Task to carry out: Produce the listing below again, exactly as shown.

Data shown:
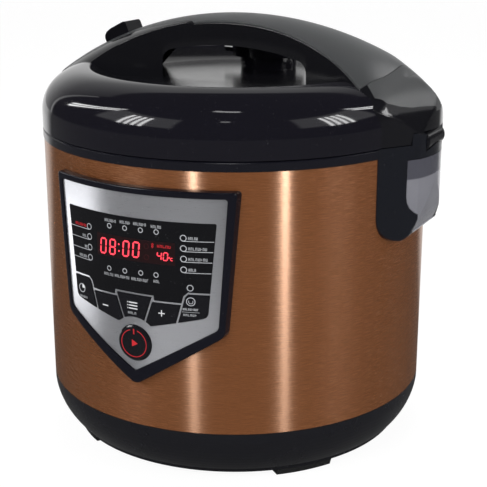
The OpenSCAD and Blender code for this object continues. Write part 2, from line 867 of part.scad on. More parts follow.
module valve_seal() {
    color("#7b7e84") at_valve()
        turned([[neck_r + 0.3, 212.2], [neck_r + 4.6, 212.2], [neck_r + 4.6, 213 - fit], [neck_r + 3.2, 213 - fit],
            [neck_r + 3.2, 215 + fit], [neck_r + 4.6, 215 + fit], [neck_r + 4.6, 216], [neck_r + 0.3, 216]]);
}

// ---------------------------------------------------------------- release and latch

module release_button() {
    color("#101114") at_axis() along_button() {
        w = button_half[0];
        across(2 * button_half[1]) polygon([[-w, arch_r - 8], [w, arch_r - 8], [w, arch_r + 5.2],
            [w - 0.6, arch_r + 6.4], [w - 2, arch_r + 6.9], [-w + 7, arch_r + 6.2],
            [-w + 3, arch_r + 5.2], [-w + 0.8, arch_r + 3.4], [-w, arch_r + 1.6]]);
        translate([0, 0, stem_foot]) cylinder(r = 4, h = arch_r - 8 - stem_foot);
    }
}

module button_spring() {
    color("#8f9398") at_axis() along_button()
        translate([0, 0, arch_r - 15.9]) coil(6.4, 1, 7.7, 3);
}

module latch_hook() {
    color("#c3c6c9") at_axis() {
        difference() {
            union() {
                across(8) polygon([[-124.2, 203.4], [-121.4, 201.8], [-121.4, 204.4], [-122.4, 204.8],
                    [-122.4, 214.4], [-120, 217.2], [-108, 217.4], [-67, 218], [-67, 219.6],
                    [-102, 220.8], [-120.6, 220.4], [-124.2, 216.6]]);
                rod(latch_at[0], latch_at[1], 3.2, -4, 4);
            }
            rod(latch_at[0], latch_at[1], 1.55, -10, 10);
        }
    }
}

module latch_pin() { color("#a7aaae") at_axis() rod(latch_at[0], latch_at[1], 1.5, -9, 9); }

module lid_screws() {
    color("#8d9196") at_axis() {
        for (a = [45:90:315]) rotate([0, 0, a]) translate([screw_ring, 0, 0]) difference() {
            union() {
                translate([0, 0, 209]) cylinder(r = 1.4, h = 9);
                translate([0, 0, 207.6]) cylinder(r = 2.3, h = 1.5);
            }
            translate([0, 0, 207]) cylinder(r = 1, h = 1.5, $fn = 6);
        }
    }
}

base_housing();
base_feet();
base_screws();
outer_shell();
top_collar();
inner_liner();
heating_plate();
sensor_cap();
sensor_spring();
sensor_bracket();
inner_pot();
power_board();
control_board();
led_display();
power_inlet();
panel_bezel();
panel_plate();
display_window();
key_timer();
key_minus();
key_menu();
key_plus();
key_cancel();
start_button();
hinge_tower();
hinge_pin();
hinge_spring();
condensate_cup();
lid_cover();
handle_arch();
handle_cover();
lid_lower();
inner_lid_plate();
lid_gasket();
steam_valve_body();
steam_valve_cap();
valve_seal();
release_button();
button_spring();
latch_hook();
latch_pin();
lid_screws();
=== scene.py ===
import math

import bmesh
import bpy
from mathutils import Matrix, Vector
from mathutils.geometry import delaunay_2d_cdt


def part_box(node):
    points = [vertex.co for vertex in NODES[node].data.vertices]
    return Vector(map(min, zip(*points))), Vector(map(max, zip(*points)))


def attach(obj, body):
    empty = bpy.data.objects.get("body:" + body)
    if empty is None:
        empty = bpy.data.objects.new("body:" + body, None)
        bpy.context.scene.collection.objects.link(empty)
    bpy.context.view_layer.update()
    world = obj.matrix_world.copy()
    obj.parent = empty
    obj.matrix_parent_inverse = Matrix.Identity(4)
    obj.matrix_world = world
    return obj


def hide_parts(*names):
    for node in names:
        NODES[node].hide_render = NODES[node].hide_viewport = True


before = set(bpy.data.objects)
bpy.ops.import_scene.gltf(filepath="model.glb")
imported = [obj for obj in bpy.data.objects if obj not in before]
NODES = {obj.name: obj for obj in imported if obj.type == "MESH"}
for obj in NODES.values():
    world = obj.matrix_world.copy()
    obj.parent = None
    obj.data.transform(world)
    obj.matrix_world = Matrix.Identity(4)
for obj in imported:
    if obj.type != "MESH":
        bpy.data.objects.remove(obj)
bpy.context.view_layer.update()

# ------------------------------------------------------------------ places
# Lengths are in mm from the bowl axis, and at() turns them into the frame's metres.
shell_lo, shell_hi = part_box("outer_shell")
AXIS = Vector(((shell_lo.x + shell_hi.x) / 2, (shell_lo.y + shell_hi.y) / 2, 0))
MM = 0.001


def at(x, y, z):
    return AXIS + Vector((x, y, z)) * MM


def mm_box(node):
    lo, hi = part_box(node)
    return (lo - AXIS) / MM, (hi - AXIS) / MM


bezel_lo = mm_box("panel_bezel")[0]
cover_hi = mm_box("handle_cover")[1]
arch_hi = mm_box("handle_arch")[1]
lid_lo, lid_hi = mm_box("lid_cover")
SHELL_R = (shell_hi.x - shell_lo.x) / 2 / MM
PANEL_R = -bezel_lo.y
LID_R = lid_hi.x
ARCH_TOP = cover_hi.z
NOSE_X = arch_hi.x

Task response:
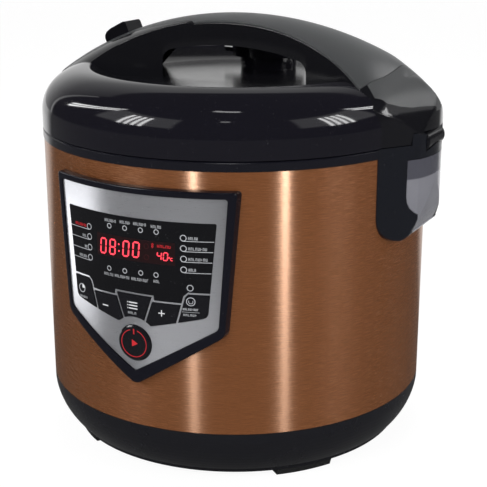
The OpenSCAD and Blender code for this object continues. Write part 2, from line 867 of part.scad on. More parts follow.
module valve_seal() {
    color("#7b7e84") at_valve()
        turned([[neck_r + 0.3, 212.2], [neck_r + 4.6, 212.2], [neck_r + 4.6, 213 - fit], [neck_r + 3.2, 213 - fit],
            [neck_r + 3.2, 215 + fit], [neck_r + 4.6, 215 + fit], [neck_r + 4.6, 216], [neck_r + 0.3, 216]]);
}

// ---------------------------------------------------------------- release and latch

module release_button() {
    color("#101114") at_axis() along_button() {
        w = button_half[0];
        across(2 * button_half[1]) polygon([[-w, arch_r - 8], [w, arch_r - 8], [w, arch_r + 5.2],
            [w - 0.6, arch_r + 6.4], [w - 2, arch_r + 6.9], [-w + 7, arch_r + 6.2],
            [-w + 3, arch_r + 5.2], [-w + 0.8, arch_r + 3.4], [-w, arch_r + 1.6]]);
        translate([0, 0, stem_foot]) cylinder(r = 4, h = arch_r - 8 - stem_foot);
    }
}

module button_spring() {
    color("#8f9398") at_axis() along_button()
        translate([0, 0, arch_r - 15.9]) coil(6.4, 1, 7.7, 3);
}

module latch_hook() {
    color("#c3c6c9") at_axis() {
        difference() {
            union() {
                across(8) polygon([[-124.2, 203.4], [-121.4, 201.8], [-121.4, 204.4], [-122.4, 204.8],
                    [-122.4, 214.4], [-120, 217.2], [-108, 217.4], [-67, 218], [-67, 219.6],
                    [-102, 220.8], [-120.6, 220.4], [-124.2, 216.6]]);
                rod(latch_at[0], latch_at[1], 3.2, -4, 4);
            }
            rod(latch_at[0], latch_at[1], 1.55, -10, 10);
        }
    }
}

module latch_pin() { color("#a7aaae") at_axis() rod(latch_at[0], latch_at[1], 1.5, -9, 9); }

module lid_screws() {
    color("#8d9196") at_axis() {
        for (a = [45:90:315]) rotate([0, 0, a]) translate([screw_ring, 0, 0]) difference() {
            union() {
                translate([0, 0, 209]) cylinder(r = 1.4, h = 9);
                translate([0, 0, 207.6]) cylinder(r = 2.3, h = 1.5);
            }
            translate([0, 0, 207]) cylinder(r = 1, h = 1.5, $fn = 6);
        }
    }
}

base_housing();
base_feet();
base_screws();
outer_shell();
top_collar();
inner_liner();
heating_plate();
sensor_cap();
sensor_spring();
sensor_bracket();
inner_pot();
power_board();
control_board();
led_display();
power_inlet();
panel_bezel();
panel_plate();
display_window();
key_timer();
key_minus();
key_menu();
key_plus();
key_cancel();
start_button();
hinge_tower();
hinge_pin();
hinge_spring();
condensate_cup();
lid_cover();
handle_arch();
handle_cover();
lid_lower();
inner_lid_plate();
lid_gasket();
steam_valve_body();
steam_valve_cap();
valve_seal();
release_button();
button_spring();
latch_hook();
latch_pin();
lid_screws();
=== scene.py ===
import math

import bmesh
import bpy
from mathutils import Matrix, Vector
from mathutils.geometry import delaunay_2d_cdt


def part_box(node):
    points = [vertex.co for vertex in NODES[node].data.vertices]
    return Vector(map(min, zip(*points))), Vector(map(max, zip(*points)))


def attach(obj, body):
    empty = bpy.data.objects.get("body:" + body)
    if empty is None:
        empty = bpy.data.objects.new("body:" + body, None)
        bpy.context.scene.collection.objects.link(empty)
    bpy.context.view_layer.update()
    world = obj.matrix_world.copy()
    obj.parent = empty
    obj.matrix_parent_inverse = Matrix.Identity(4)
    obj.matrix_world = world
    return obj


def hide_parts(*names):
    for node in names:
        NODES[node].hide_render = NODES[node].hide_viewport = True


before = set(bpy.data.objects)
bpy.ops.import_scene.gltf(filepath="model.glb")
imported = [obj for obj in bpy.data.objects if obj not in before]
NODES = {obj.name: obj for obj in imported if obj.type == "MESH"}
for obj in NODES.values():
    world = obj.matrix_world.copy()
    obj.parent = None
    obj.data.transform(world)
    obj.matrix_world = Matrix.Identity(4)
for obj in imported:
    if obj.type != "MESH":
        bpy.data.objects.remove(obj)
bpy.context.view_layer.update()

# ------------------------------------------------------------------ places
# Lengths are in mm from the bowl axis, and at() turns them into the frame's metres.
shell_lo, shell_hi = part_box("outer_shell")
AXIS = Vector(((shell_lo.x + shell_hi.x) / 2, (shell_lo.y + shell_hi.y) / 2, 0))
MM = 0.001


def at(x, y, z):
    return AXIS + Vector((x, y, z)) * MM


def mm_box(node):
    lo, hi = part_box(node)
    return (lo - AXIS) / MM, (hi - AXIS) / MM


bezel_lo = mm_box("panel_bezel")[0]
cover_hi = mm_box("handle_cover")[1]
arch_hi = mm_box("handle_arch")[1]
lid_lo, lid_hi = mm_box("lid_cover")
SHELL_R = (shell_hi.x - shell_lo.x) / 2 / MM
PANEL_R = -bezel_lo.y
LID_R = lid_hi.x
ARCH_TOP = cover_hi.z
NOSE_X = arch_hi.x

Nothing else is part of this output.